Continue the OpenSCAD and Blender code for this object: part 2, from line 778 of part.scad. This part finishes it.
==
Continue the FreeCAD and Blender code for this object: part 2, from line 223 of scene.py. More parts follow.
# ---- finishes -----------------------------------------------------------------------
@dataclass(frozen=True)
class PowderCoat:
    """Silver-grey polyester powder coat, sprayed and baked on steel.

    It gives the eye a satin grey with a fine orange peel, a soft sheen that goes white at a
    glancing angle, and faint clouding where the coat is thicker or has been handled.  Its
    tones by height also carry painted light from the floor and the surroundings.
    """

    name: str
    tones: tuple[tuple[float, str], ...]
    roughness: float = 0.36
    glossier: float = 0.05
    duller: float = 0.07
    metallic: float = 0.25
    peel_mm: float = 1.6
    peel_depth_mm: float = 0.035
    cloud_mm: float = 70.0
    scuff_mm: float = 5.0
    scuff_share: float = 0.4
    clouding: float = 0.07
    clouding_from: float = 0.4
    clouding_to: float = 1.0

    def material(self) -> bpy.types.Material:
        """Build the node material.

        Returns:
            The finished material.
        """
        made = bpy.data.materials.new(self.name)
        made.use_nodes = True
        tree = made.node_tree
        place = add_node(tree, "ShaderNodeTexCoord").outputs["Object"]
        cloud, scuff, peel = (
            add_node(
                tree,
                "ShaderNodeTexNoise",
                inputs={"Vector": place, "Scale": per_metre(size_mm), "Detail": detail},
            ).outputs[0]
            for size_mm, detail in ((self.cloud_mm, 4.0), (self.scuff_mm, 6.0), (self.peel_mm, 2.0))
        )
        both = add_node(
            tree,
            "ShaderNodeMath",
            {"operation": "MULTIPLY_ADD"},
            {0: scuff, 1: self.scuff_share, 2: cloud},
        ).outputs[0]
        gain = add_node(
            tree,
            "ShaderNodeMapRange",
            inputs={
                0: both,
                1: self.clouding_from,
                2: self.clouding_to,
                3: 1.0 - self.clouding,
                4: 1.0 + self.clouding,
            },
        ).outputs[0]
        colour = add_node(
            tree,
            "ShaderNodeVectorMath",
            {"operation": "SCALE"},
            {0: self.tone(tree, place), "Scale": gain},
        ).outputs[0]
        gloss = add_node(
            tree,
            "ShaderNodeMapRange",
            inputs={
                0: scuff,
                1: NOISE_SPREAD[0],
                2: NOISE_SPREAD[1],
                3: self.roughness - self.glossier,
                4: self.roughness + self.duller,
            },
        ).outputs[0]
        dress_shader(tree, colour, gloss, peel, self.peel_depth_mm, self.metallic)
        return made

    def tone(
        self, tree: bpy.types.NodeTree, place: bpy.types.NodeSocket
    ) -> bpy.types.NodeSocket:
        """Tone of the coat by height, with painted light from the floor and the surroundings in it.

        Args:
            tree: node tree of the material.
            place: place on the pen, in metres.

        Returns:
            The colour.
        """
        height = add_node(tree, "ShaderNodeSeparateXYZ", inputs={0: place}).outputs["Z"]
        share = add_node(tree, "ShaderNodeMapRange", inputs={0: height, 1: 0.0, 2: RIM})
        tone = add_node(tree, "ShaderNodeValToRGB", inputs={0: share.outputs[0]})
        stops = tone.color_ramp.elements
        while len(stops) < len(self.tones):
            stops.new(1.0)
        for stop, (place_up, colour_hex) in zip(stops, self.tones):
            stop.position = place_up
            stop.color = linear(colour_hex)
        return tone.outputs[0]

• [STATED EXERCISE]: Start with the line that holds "Continue the FreeCAD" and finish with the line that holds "baked on steel.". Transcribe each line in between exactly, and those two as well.

• [CORRECT RESULT]:
Continue the FreeCAD and Blender code for this object: part 2, from line 223 of scene.py. More parts follow.
# ---- finishes -----------------------------------------------------------------------
@dataclass(frozen=True)
class PowderCoat:
    """Silver-grey polyester powder coat, sprayed and baked on steel.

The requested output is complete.